■ **Task**:
Please quote exactly the opening lines of the data, from the first line to the one where "ORANGE_YELLOW = 151.1" appears.
-- START Information shown --
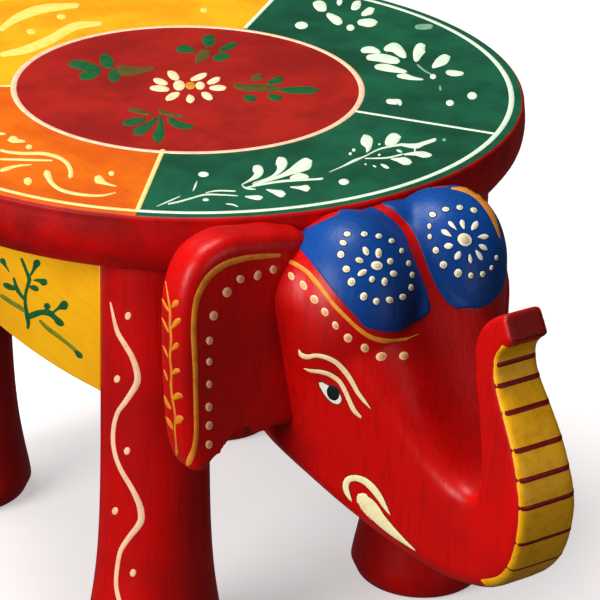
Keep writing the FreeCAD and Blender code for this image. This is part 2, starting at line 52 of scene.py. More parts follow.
# The seat's frame: everything on it is measured from here
seat_low, seat_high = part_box("seat_top")
SEAT_RADIUS = (seat_high.x - seat_low.x) / 2
SEAT_CENTRE = Vector(((seat_low.x + seat_high.x) / 2, seat_high.y - SEAT_RADIUS, seat_high.z))
SEAT_THICKNESS = seat_high.z - seat_low.z
PAINT_RADIUS = 150 * MM
MEDALLION_RADIUS = 78.7 * MM
MEDALLION_SHIFT = (-2.3 * MM, -1.4 * MM)
BORDER_RADIUS = 145.3 * MM
# Angles of the four painted sectors' edges about the seat's axis, in degrees
YELLOW_GREEN = 39.5
GREEN_GREEN = -54.4
GREEN_ORANGE = -130.2
ORANGE_YELLOW = 151.1

# The camera stands at the photograph's viewing angle
AZIMUTH = math.radians(-34.0)
ELEVATION = math.radians(25.2062)
ROLL = math.radians(1.4249)
DISTANCE = 1360.07 * MM
AIM_ACROSS = -49.5 * MM
AIM_UP = 97.7 * MM
LENS = 180.0
SENSOR = 36.0
PICTURE = 600
CLIP = (0.05, 50)
spread = math.cos(ELEVATION)
forward = Vector((-math.sin(AZIMUTH) * spread, math.cos(AZIMUTH) * spread, -math.sin(ELEVATION)))
level = Vector((math.cos(AZIMUTH), math.sin(AZIMUTH), 0))
upright = level.cross(forward)
RIGHT = level * math.cos(ROLL) + upright * math.sin(ROLL)
UP = upright * math.cos(ROLL) - level * math.sin(ROLL)
EYE = SEAT_CENTRE - forward * DISTANCE - RIGHT * AIM_ACROSS - UP * AIM_UP
FOCAL = LENS / SENSOR * PICTURE


def make_camera():
    data = bpy.data.cameras.new("camera")
    data.lens = LENS
    data.sensor_width = SENSOR
    data.clip_start, data.clip_end = CLIP
    camera = bpy.data.objects.new("camera", data)
    bpy.context.scene.collection.objects.link(camera)
    camera.matrix_world = Matrix((
        (RIGHT.x, UP.x, -forward.x, EYE.x),
        (RIGHT.y, UP.y, -forward.y, EYE.y),
        (RIGHT.z, UP.z, -forward.z, EYE.z),
        (0, 0, 0, 1),
    ))
    bpy.context.scene.camera = camera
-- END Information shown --
■ **Full response**:
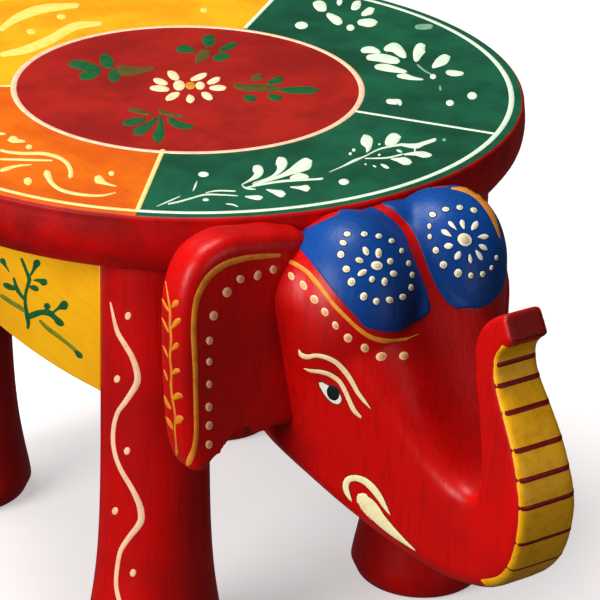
Keep writing the FreeCAD and Blender code for this image. This is part 2, starting at line 52 of scene.py. More parts follow.
# The seat's frame: everything on it is measured from here
seat_low, seat_high = part_box("seat_top")
SEAT_RADIUS = (seat_high.x - seat_low.x) / 2
SEAT_CENTRE = Vector(((seat_low.x + seat_high.x) / 2, seat_high.y - SEAT_RADIUS, seat_high.z))
SEAT_THICKNESS = seat_high.z - seat_low.z
PAINT_RADIUS = 150 * MM
MEDALLION_RADIUS = 78.7 * MM
MEDALLION_SHIFT = (-2.3 * MM, -1.4 * MM)
BORDER_RADIUS = 145.3 * MM
# Angles of the four painted sectors' edges about the seat's axis, in degrees
YELLOW_GREEN = 39.5
GREEN_GREEN = -54.4
GREEN_ORANGE = -130.2
ORANGE_YELLOW = 151.1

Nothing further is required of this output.